While the information regarding special education funding could not be found at the school level, the study used alternative data to conduct for research. With this data, it was found that the city of Omaha is not one consolidated school district because it is continuing to use Jim Crow era district separation along with racial correlations that suggest racism within the state’s politics.  Secondary data was crossed with finding from scholarly journal articles to reveal that there was a high correlation between the race of students and the demand for special education, graduation rates, and economics of the school zone.  It was found that areas dominated with African American students, the top school zone being Benson, have the lowest graduation rates, highest demand for FRPL, lowest socioeconomic status, and highest demand for special education.  This finding was consistent with the opposite as well.  Burke, which is more than 50% Caucasian, had the highest graduation rates in the district, the lowest demand for FRPL, the second lowest percentage of families living below the poverty line, and one of the lowest demands for special education.

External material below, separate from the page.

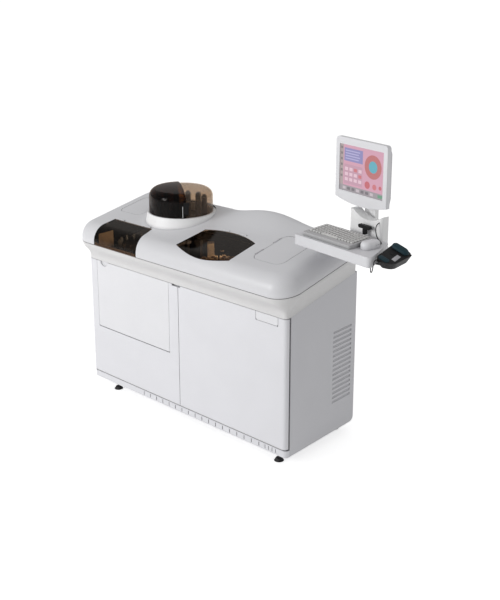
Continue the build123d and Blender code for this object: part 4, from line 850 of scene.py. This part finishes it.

Although a few efforts have been made to relieve the racial tension amongst school districts, these efforts have ultimately failed and halted progress.  The racial history of Omaha and it’s school districts is not as widely known to some of it’s own populace, but the issues are still apparent.  Efforts to alleviate the disproportionate representation of African American students must first address the racism that plagued our nation and the effects this had on the school district design that is still utilized to this day.